Path-connected and locally connected space that is not locally path-connected

Question

I'm trying to classify the various topological concepts about connectedness. According to 3 assertions ((Locally) path-connectedness implies (locally) connectedness. Connectedness together with locally path-connectedness implies path-connectedness.), we can draw this diagram:

+--------------------------+
|Connected                 |
|             1      +-----+----------------------------+
|                    |  3  |           Locally connected|
|   +----------------+-----+     6                      |
|   |Path-connected  |  4  |                            |
|   |                +-----+------------------------+   |
|   |    2           |  5  |  Locally path-connected|   |
+---+----------------+-----+                        |   |
                  8  |           7                  |   |
                     +------------------------------+---|

So, I want to find examples of all these 8 categories, but I can't find an example for 4.

1. The topologist's sine curve
2. The comb space
3. The ordered square
4. See below
5. The real line
6. The disjoint union of two spaces of the 3rd type
7. $[0,1] \cup [2,3]$
8. The rationals

Actually there is an answer that gives an example of type 4, but there isn't any explanation. Can anyone please explain it (why it is not locally path-connected, to be specific) or give another example?

Answer 1

Let $\mathbb{R}_c$ be $\mathbb{R}$ with the cocountable topology. We'll show that its cone is not locally path-connected, where the cone is $$X=(\mathbb{R}_c \times [0,1])/\sim$$ with $(x,t)\sim (x',t')$ if $t=t'=1$.

Lemma. Let $A$ be an uncountable set with the cocountable topology. Then compact subsets of $A$ are finite and connected subsets are either singletons or uncountable.

Proof. Suppose $B\subset A$ is compact and (countably or uncountably) infinite. Given any countably infinite subset $B_0\subset B$, we can cover $A$ with sets of the form $U_b=b \cup (A \setminus B_0)$ for $b \in B_0$. A finite subcollection of these sets $U_b$ can contain only finitely many elements of $B$, hence $B$ is not compact. Now suppose that $C \subset A$ is connected and contains more than one element. Since finite/countable subspaces in the cocountable topology have the discrete (subspace) topology, $C$ is uncountable. $\square$

Claim 1. Every path into $\mathbb{R}_c$ is constant. Thus no open subsets of $\mathbb{R}_c$ are path-connected; in particular, $\mathbb{R}_c$ is not locally path-connected.

Proof. Let $f:[0,1] \to \mathbb{R}_c$ be continuous. The image $f([0,1])$ is compact and connected, so it must be a singleton set by the lemma. $\square$

Claim 2. The cone on $\mathbb{R}_c$, denoted $X$, is not locally path-connected.

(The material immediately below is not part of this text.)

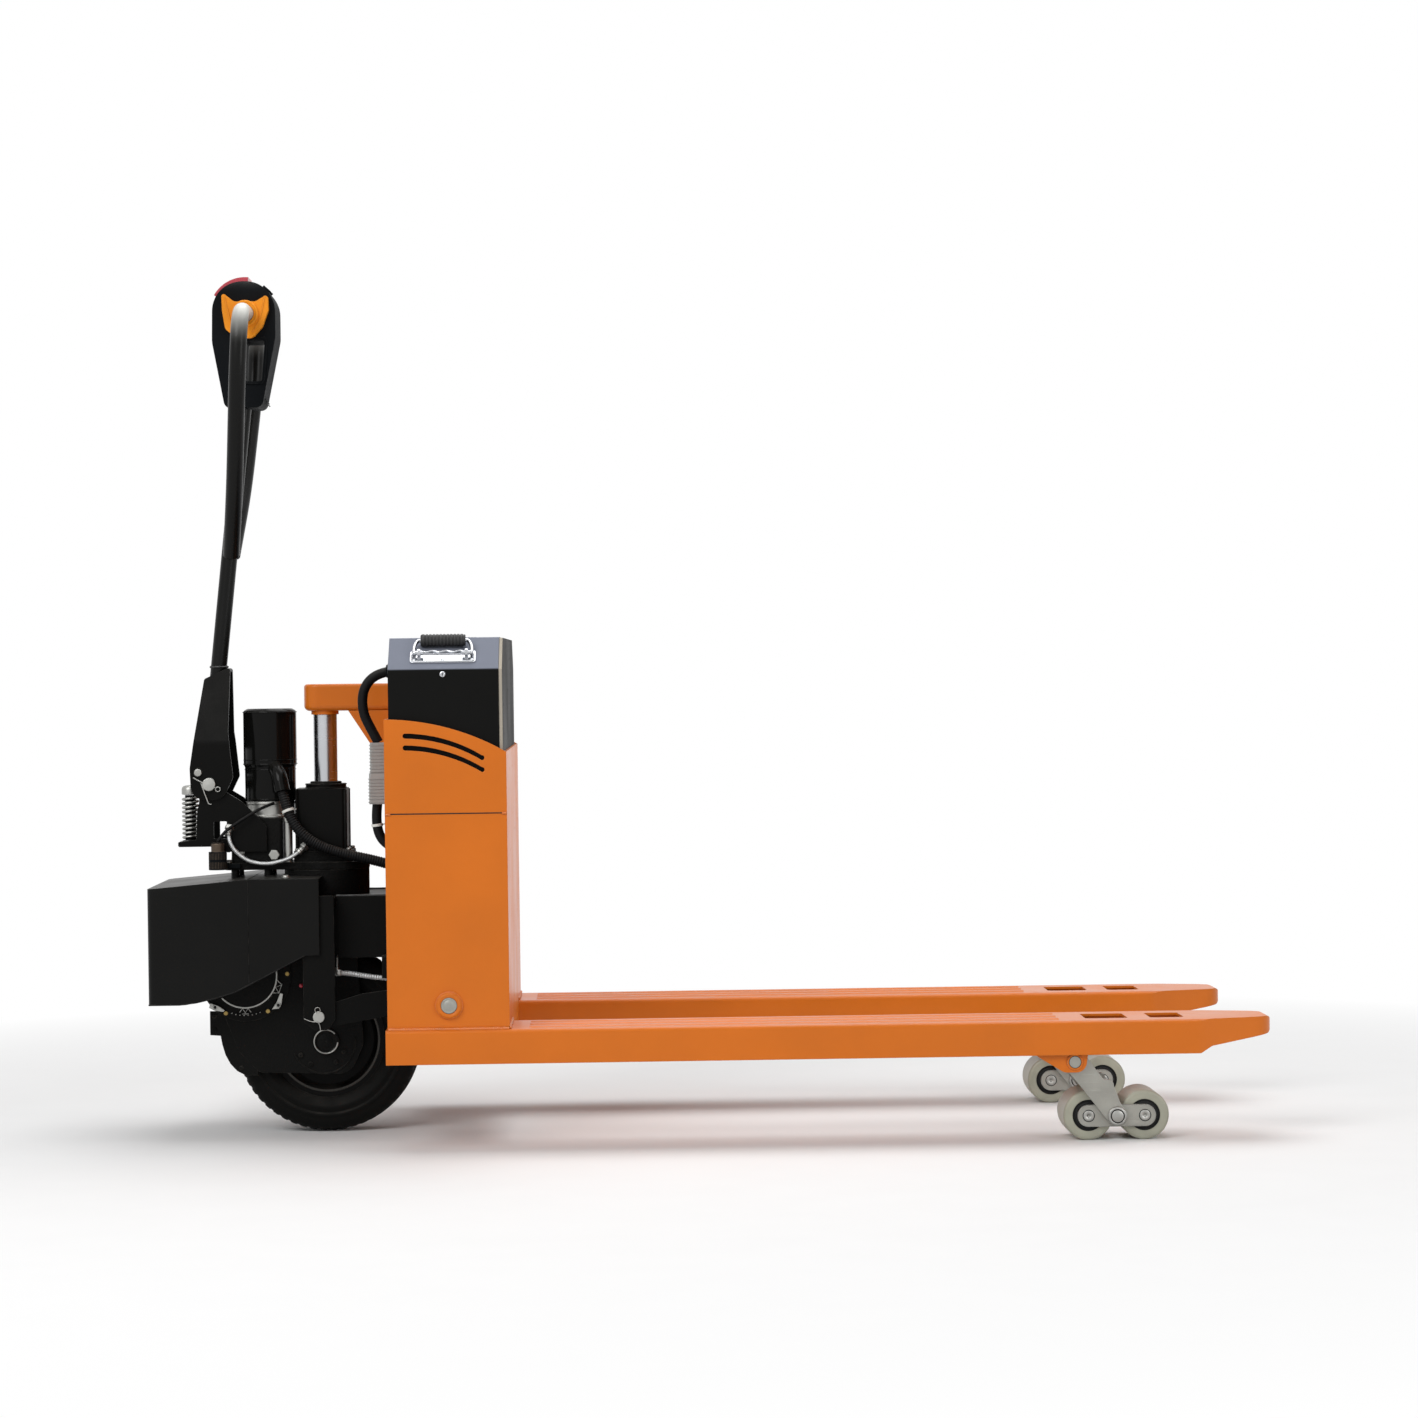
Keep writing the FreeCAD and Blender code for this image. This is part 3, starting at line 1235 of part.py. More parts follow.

Proof. Fix a point $(x,t)$ in the open subset $\mathbb{R}_c \times [0,1) \subset X$. Any path $f:[0,1] \to\mathbb{R}_c \times [0,1)$ projects to a path $p \circ f:[0,1] \to \mathbb{R}_c$ under the projection $p: \mathbb{R}_c \times [0,1) \to \mathbb{R}_c$. By Claim 1, $p \circ f$ is constant, so all paths into $\mathbb{R}_c \times [0,1)$ have a fixed first coordinate. Because every open neighborhood of $(x,t)$ includes points $(x',t')$ with $x'\neq x$, it follows that no neighborhood of $(x,t)$ is path-connected. Thus $X$ is not locally path-connected. $\square$

Remark. Any uncountable set with the cocountable topology is connected because any two (nonempty) open sets intersect. It follows that open subsets of such a space are themselves uncountable sets with the cocountable (subspace) topology, hence all open subsets are connected. Then certainly the original space is locally connected. Since a finite product of locally connected spaces is locally connected, $\mathbb{R}_c \times [0,1]$ is locally connected. Quotient maps also preserve local connectedness, so this implies that the cone $X$ is locally connected.

Answer 2

A very nice example for (4) is a "long circle". That is, let $L$ be the closed long line, with endpoints $0$ and $\omega_1$, and adjoin to $L$ a path from $0$ to $\omega_1$ to get a space $S$ (or equivalently, you could just identify $0$ and $\omega_1$ together). Then $S$ is path-connected and locally connected (and also compact and Hausdorff), but it is not locally path-connected at $\omega_1$.